Clean command syntax
dremio-admin clean <options>

You must specify at least one option. If you do not specify any options, the command opens the metadata store, but does not perform any operations. In this case, it just returns the message No operation requested.

Options

Clean command options
    -c, --compact
compact kvstore
Default: false
-o, --delete-orphans
delete orphans records in kvstore (e.g., old splits)
Default: false
-h, --help
show usage
-j, --max-job-days
delete jobs, profiles, and temporary dataset versions older than provided number of days
Default: 2147483647
-i, --reindex-data
reindex data
Default: false
-p, --delete-orphan-profiles
remove orphaned jobs
Default: false
-d, --delete-orphan-datasetversions
delete dataset versions older than the provided number of days
Default: 2147483647
note

If you do not specify any options, the output of the dremio-admin clean command is a report of metadata store statistics.

Examples

This section provides examples for using the dremio-admin clean command.

Compact Metadata

Compacts metadata store entries.

Compact metadata store entries
dremio-admin clean -c
dremio-admin clean --compact

Delete Orphaned Entries

Deletes orphaned metadata store entries.

Delete orphaned metadata store entries
dremio-admin clean -o
dremio-admin clean --delete-orphans

Delete Jobs

Deletes jobs, profiles, and temporary dataset versions older than the specified threshold days. If no threshold is specified, items older than the default number of days (2147483647) will be deleted. Using the default threshold will effectively not delete anything. It is recommended that you use a reasonable value (e.g., 7, 14, 30, etc.).

Delete jobs
dremio-admin clean -j=7
dremio-admin clean --max-job-days=7

Re-index Data

Re-index data.

Re-index data
dremio-admin clean -i
dremio-admin clean --reindex-data

Delete Orphaned Profiles

Delete orphaned Dremio job profiles.

Delete orphaned job profiles
dremio-admin clean -p
dremio-admin clean --delete-orphan-profiles

Delete Orphaned Dataset Versions

note

This command is available in Dremio 19.6.3+, 19.8.0+, 20.4.0+, 21.2.0+, and 22.0.0+.

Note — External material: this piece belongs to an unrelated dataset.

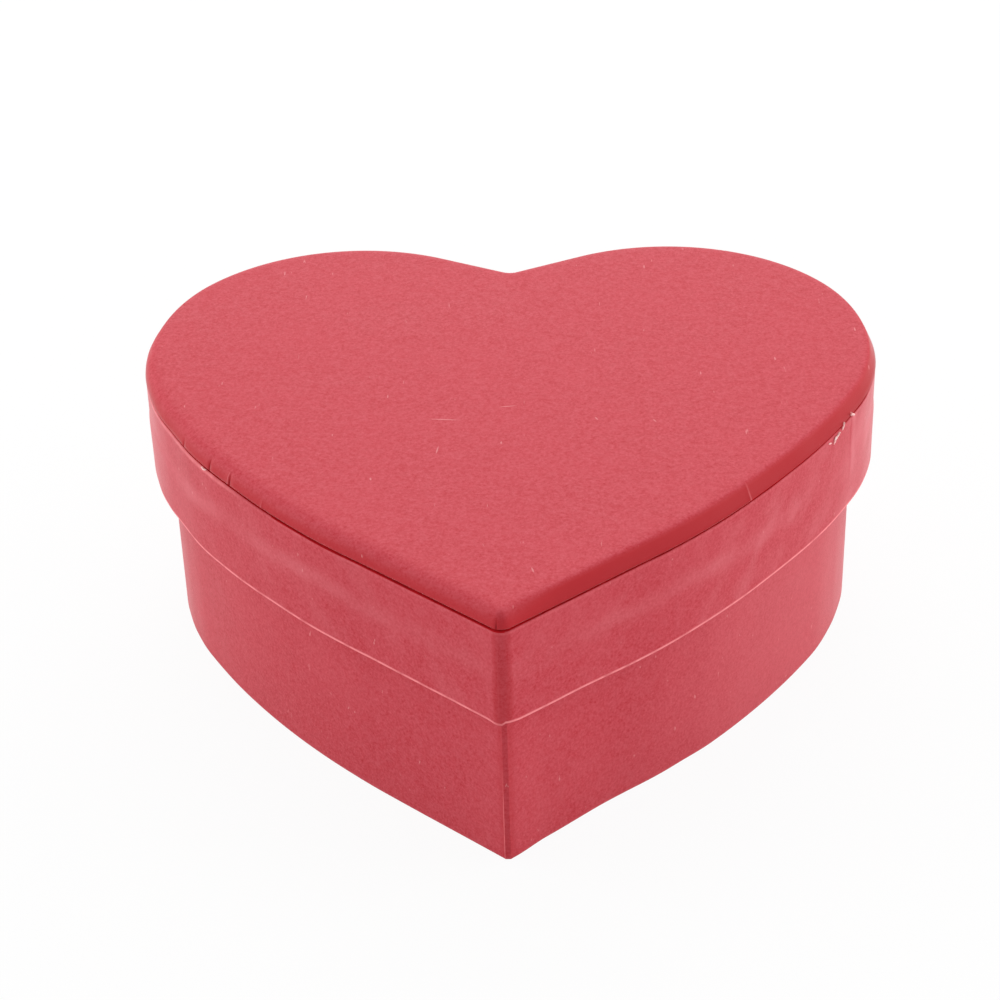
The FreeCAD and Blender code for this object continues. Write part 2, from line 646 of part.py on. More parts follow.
def toothed_wheel(name, teeth, pitch, share, width, bore, slope):
    """A spur wheel about its own Z axis, with the middle of a gap on its X axis."""
    radius = f"({teeth} * {pitch} / 2 / pi)"
    root = f"({radius} - dedendum * {pitch})"
    beyond = f"({radius} + 2 * addendum * {pitch})"
    half_gap = f"({pitch} * (1 - {share}) / 2)"

    body = doc.addObject("PartDesign::Body", name)
    disc = sketch_in(body, name + "_disc")
    circle(disc, f"{radius} + addendum * {pitch}")
    circle(disc, bore)
    pad(body, disc, width)
    gap = sketch_in(body, name + "_gap")
    half_root = f"({half_gap} - ({radius} - {root}) * {slope})"
    half_beyond = f"({half_gap} + ({beyond} - {radius}) * {slope})"
    polygon(gap, [(root, f"-{half_root}"), (beyond, f"-{half_beyond}"),
                  (beyond, half_beyond), (root, half_root)])
    first_gap = pocket(body, gap, Reversed=True)
    polar_pattern(body, first_gap, disc, teeth)
    return body


def wheel(name, teeth, pitch, width, bore):
    """Straight-sided teeth at the pressure angle."""
    return toothed_wheel(name, teeth, pitch, "tooth_share", width, bore,
                         f"tan(pressure_angle + 180 / {teeth})")


def pinion(name, teeth, pitch, width, bore):
    """Few thin leaves with radial sides."""
    return toothed_wheel(name, teeth, pitch, "leaf_share", width, bore,
                         f"((1 - leaf_share) * pi / {teeth})")


def across(gap_angle):
    """Lay a wheel's axis along +X, with one gap at an angle from straight down towards +Y."""
    return ALONG_X * Rotation(Vector(0, 0, 1), gap_angle)


def cylinder_assembly():
    """The pinned cylinder and its arbor, pinion and gear, which turn together."""
    driven = pinion("cylinder_pinion", "pinion_teeth", CROWN_PITCH, "crown_width", "arbor_radius")
    place_in_movement(driven, "crown_radius - crown_width / 2", "0", "axis_height", across(0))
    driving = wheel("cylinder_gear", "drive_teeth", "drive_pitch", "drive_width", "arbor_radius")
    place_in_movement(driving, CYLINDER_END, "0", "axis_height", across(90))
    arbor = cylinder("cylinder_arbor", "crown_radius - crown_width / 2", "0", "axis_height",
                     "arbor_radius",
                     f"{RIGHT_BRACKET} + bracket + arbor_tail - crown_radius + crown_width / 2",
                     ALONG_X)
    return [pinned_cylinder(), driven, driving, arbor]


def pinned_cylinder():
    """A brass cylinder with rows of pins, every pin on the track of one tooth of the comb."""
    body = doc.addObject("PartDesign::Body", "pinned_cylinder")
    barrel = sketch_in(body, "barrel")
    circle(barrel, "cylinder_radius")
    circle(barrel, "arbor_radius")
    pad(body, barrel, CYLINDER_LENGTH)
    notes, beats = int(size("notes")), int(size("beats"))
    for beat in range(beats):
        around = Rotation(Vector(0, 1, 0), 360 * beat / beats)
        row = sketch_in(body, f"pins_{beat}", "XZ_Plane", Placement(Vector(), around))
        for track in sorted({(5 * beat + step) % notes for step in (0, 7 + beat % 3)}):
            middle = f"(cylinder_end + note_pitch * {track + 0.5})"
            foot = "cylinder_radius - embed"
            polygon(row, [(foot, f"{middle} - pin_width / 2"), ("cylinder_radius + pin_height", middle),
                          (foot, f"{middle} + pin_width / 2")])
        pad(body, row, "pin_width", Midplane=True)
    return place_in_movement(body, "cylinder_start", "0", "axis_height", ALONG_X)


def great_wheel():
    """The first wheel: a hub on the winding arbor and a disc with upright crown teeth."""
    inner = "(crown_radius - crown_width / 2)"
    outer = "(crown_radius + crown_width / 2)"
    bore = "(winder_radius + running_gap)"
    hub = "(winder_radius + hub_wall)"
    hub_low, disc_low = "(plate + wheel_lift)", f"({CROWN_ROOT} - wheel_disc)"

    body = doc.addObject("PartDesign::Body", "great_wheel")
    section = sketch_in(body, "great_wheel_section", "XZ_Plane")
    polygon(section, [(bore, hub_low), (hub, hub_low), (hub, disc_low), (outer, disc_low),
                      (outer, CROWN_ROOT), (bore, CROWN_ROOT)])
    turned = body.newObject("PartDesign::Revolution", "great_wheel_turned")
    turned.Profile = section
    turned.ReferenceAxis = (section, ["V_Axis"])
    turned.Angle = 360

    tooth = sketch_in(body, "crown_tooth", "YZ_Plane")
    bind(tooth, "AttachmentOffset.Base.z", inner)
    half_root = f"(({CROWN_PITCH} * crown_share / 2) + dedendum * {CROWN_PITCH} * tan(pressure_angle))"
    half_top = f"(({CROWN_PITCH} * crown_share / 2) - addendum * {CROWN_PITCH} * tan(pressure_angle))"
    polygon(tooth, [(f"-{half_root}", f"{CROWN_ROOT} - embed"), (half_root, f"{CROWN_ROOT} - embed"),
                    (half_top, CROWN_TOP), (f"-{half_top}", CROWN_TOP)])
    first_tooth = pad(body, tooth, "crown_width - crown_edge")
    axis = sketch_in(body, "great_wheel_axis")
    circle(axis, bore)
    polar_pattern(body, first_tooth, axis, "crown_teeth")
    return place_in_movement(body, "0", "0", "0")


def winding_pieces():
    """The arbor from the spring down into the recess, and the butterfly key that screws on it."""
    arbor = cylinder("winding_arbor", "0", "0", "-floor_board - arbor_drop", "winder_radius",
                     "floor_board + arbor_drop + housing_base + housing_height + winder_top")
    return [arbor, winding_key()]


def winding_key():
    """Two flat wings on a collar that screws on the winding arbor."""
    middle = "(-floor_board - key_drop)"
    pieces = [cylinder("key_collar_round", "0", "0", "-floor_board - key_gap - key_length",
                       "key_collar", "key_length"),
              box("key_bridge_sheet", "-key_spread", "-key_sheet / 2", f"{middle} - key_bridge / 2",
                  "2 * key_spread", "key_sheet", "key_bridge")]
    for side in ("-", ""):
        pieces.append(cylinder(f"wing_{side}", f"{side}key_spread", "-key_sheet / 2", middle,
                               "key_wing", "key_sheet", ALONG_Y))
    thread = cylinder("key_thread", "0", "0", "-floor_board - arbor_drop", "winder_radius",
                      "arbor_drop - key_gap")
    return cut("winding_key", join("key_solid", *pieces), thread)


def governor_assembly():
    """The second arbor, with the pinion that the cylinder drives and the wheel that drives the worm."""
    leaf = 360 / size("leaf_teeth")
    leaves = pinion("governor_pinion", "leaf_teeth", "drive_pitch", "drive_width", "thin_radius")
    place_in_movement(leaves, CYLINDER_END, GOVERNOR_Y, "axis_height", across(-90 + leaf / 2))
    worm_wheel = wheel("worm_wheel", "worm_teeth", "worm_pitch", "worm_width", "thin_radius")
    place_in_movement(worm_wheel, WORM_WHEEL, GOVERNOR_Y, "axis_height", across(90))
    arbor = cylinder("governor_arbor", CYLINDER_END, GOVERNOR_Y, "axis_height", "thin_radius",
                     f"{END_BRACKET} + bracket + arbor_tail - {CYLINDER_END}", ALONG_X)
    return [leaves, worm_wheel, arbor]


def fan_assembly():
    """The upright worm shaft and the fan that brakes it."""
    hub = cylinder("fan_hub", WORM_X, WORM_Y, FAN_BASE, "hub_radius", "fan_height + hub_top")
    blades = box("fan_blades", f"{WORM_X} - fan_radius", f"{WORM_Y} - fan_sheet / 2", FAN_BASE,
                 "2 * fan_radius", "fan_sheet", "fan_height")
    bore = cylinder("fan_bore", WORM_X, WORM_Y, FAN_BASE, "thin_radius", "fan_height + hub_top")
    return [worm_shaft(), cut("governor_fan", join("fan_solid", hub, blades), bore)]


def worm_shaft():
    """A steel shaft with a single right-handed thread."""
    body = doc.addObject("PartDesign::Body", "worm_shaft")
    root = "(worm_radius - dedendum * worm_pitch)"
    crest = "(worm_radius + addendum * worm_pitch)"
    half_tooth = "(leaf_share * worm_pitch / 2)"
    half_root = f"({half_tooth} * (addendum + dedendum) / addendum)"
    core_low = "(axis_height - worm_length / 2)"
    core_high = "(axis_height + worm_length / 2)"
    shaft_low, shaft_high = "(plate + shaft_lift)", f"({FAN_BASE} + fan_height + hub_top + shaft_end)"

    section = sketch_in(body, "shaft_section", "XZ_Plane")
    polygon(section, [("0", shaft_low), ("thin_radius", shaft_low), ("thin_radius", core_low),
                      (root, core_low), (root, core_high), ("thin_radius", core_high),
                      ("thin_radius", shaft_high), ("0", shaft_high)])
    turned = body.newObject("PartDesign::Revolution", "shaft_turned")
    turned.Profile = section
    turned.ReferenceAxis = (section, ["V_Axis"])
    turned.Angle = 360
    thread = sketch_in(body, "worm_thread", "XZ_Plane")
    # after three quarters of a turn the thread faces the worm wheel, level with its axis
    low = "(axis_height - 0.75 * worm_pitch)"
    polygon(thread, [(f"{root} - embed", f"{low} - {half_root}"), (crest, low),
                     (f"{root} - embed", f"{low} + {half_root}")])
    helix = body.newObject("PartDesign::AdditiveHelix", "worm_helix")
    helix.Profile = thread
    helix.ReferenceAxis = (thread, ["V_Axis"])
    helix.Mode = "pitch-height-angle"
    bind(helix, "Pitch", "worm_pitch")
    bind(helix, "Height", "worm_turns * worm_pitch")
    body.Tip = helix
    return place_in_movement(body, WORM_X, WORM_Y, "0")


# ---------------------------------------------------------------------------------------- the parts

parts = [
    *tray(),
    *lid(),
    bedplate(),
    comb(),
    *bearing_brackets(),
    spring_housing(),
    mainspring(),
    governor_frame(),
    mounting_screws(),
    *cylinder_assembly(),
    great_wheel(),
    *winding_pieces(),
    *governor_assembly(),
    *fan_assembly(),
]
doc.recompute()

failed = [item.Label for item in doc.Objects if {"Invalid", "Error"} & set(item.State)]
failed += [part.Label for part in parts if part.Shape.isNull() or not part.Shape.isValid()]
if failed:
    raise RuntimeError(f"these pieces can't be built: {failed}")

os.makedirs("parts", exist_ok=True)
for part in parts:
    part.Shape.exportStep(f"parts/{part.Label}.step")
print(f"{len(parts)} pieces, {sum(len(part.Shape.Solids) for part in parts)} solids")
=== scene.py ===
import json
import math
import random
from collections import namedtuple

import bmesh
import bpy
from mathutils import Matrix, Vector, noise

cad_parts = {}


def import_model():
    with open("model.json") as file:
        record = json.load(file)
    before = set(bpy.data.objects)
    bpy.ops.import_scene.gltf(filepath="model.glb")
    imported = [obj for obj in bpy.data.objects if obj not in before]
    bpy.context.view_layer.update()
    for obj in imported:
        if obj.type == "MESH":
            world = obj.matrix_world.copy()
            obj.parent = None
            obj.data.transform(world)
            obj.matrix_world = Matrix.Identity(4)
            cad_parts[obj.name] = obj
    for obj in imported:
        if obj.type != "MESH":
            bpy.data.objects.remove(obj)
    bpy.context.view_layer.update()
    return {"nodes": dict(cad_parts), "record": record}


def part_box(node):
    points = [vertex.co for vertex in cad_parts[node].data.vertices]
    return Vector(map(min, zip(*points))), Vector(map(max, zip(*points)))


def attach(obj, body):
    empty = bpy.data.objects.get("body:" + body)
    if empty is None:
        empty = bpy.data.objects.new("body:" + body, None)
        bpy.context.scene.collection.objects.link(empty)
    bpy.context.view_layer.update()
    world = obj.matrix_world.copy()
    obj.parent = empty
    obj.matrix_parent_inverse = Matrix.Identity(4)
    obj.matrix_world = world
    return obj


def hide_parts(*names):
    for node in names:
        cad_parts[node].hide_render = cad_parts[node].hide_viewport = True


# The looks of a heart-shaped paper-covered music box. Lengths are in metres, in the frame of the
# CAD model: +Z is up, the heart's point is towards -Y, and the movement's cylinder lies along +X.

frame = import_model()
MM = 0.001

# -------- sizes

# the heart outline, as the lid's rim has it; its width and length come from the CAD box
LOBE_RADIUS = 32.5 * MM
TIP_RADIUS = 2.4 * MM
CLEFT_RADIUS = 1.2 * MM
CLEFT_DEPTH = 8.4 * MM
SIDE_RADIUS = 134.0 * MM
FLANK_LEAN = math.radians(6.7)

PAPER = 0.15 * MM  # thickness of the covering and lining papers
STATION_STEP = 0.9 * MM  # distance between the stations along the outline
POINT_STEP = 0.3 * MM  # the same near the point
POINT_REACH = 3.6 * MM  # how far from the point the stations are closer
ROW_STEP = 0.7 * MM  # distance between the rows up a wall
TURN_IN = 9.0 * MM  # covering paper that is folded over an edge and glued inside
EDGE_ROUND = 0.2 * MM  # rounding of a folded paper edge
EDGE_BEVEL = 0.3 * EDGE_ROUND  # how far the middle of the rounding stands in from the corner
WEAR_LINE = 0.16 * MM  # width of the worn line along an edge
END_WEAR = 0.3  # share of the worn line's wear on the end face beside it
RECESS_TURN_IN = 0.6  # share of the turned-in paper that shows in the recess

RIM_LOW, RIM_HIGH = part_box("lid_rim")
PANEL_LOW, PANEL_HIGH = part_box("lid_top")
WALL_LOW, WALL_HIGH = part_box("tray_wall")
FLOOR_LOW, FLOOR_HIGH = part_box("tray_floor")

WALL_OUTER = RIM_HIGH.x - WALL_HIGH.x  # insets from the lid's outline
WALL_INNER = RIM_HIGH.x - FLOOR_HIGH.x
PANEL_INSET = RIM_HIGH.x - PANEL_HIGH.x
RIM_INNER = 1.75 * MM

# -------- the heart outline


def polar(angle):
    return Vector((math.cos(angle), math.sin(angle)))


PIECES = range(6)
ROUND_TIP, FLANK, SIDE, LOBE, FALL, CLEFT = PIECES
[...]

Deletes dataset versions that Dremio is not using that are older than the specified threshold days. If no threshold is specified, dataset versions older than the default number of days (2147483647) will be deleted. Using the default threshold will effectively not delete anything. It is recommended that you use a reasonable value (e.g., 7, 14, 30, etc.).

Delete orphaned dataset versions
dremio-admin clean -d=7
dremio-admin clean --delete-orphan-datasetversions=7

Multiple Options

Running individual clean commands with a single option per command makes it easier to inspect the impact of each action. However, you can run the clean command with more than one option at a time.

For example, the following command compacts metadata, deletes jobs older than 7 days, and deletes orphaned dataset versions older than 7 days:

Use multiple options
dremio-admin clean -c -j=7 -d=7
dremio-admin clean --compact --max-job-days=7 --delete-orphan-datasetversions=7

Report Metadata Statistics

If you do not specify any options, the output of the clean command is statistics about the metadata store. The statistics include estimated key count, estimated total in-memory size, and total file size for different categories of objects in the store. Running the clean command without options is a read operation and will not clean metadata.

Report metadata store statistics
dremio-admin clean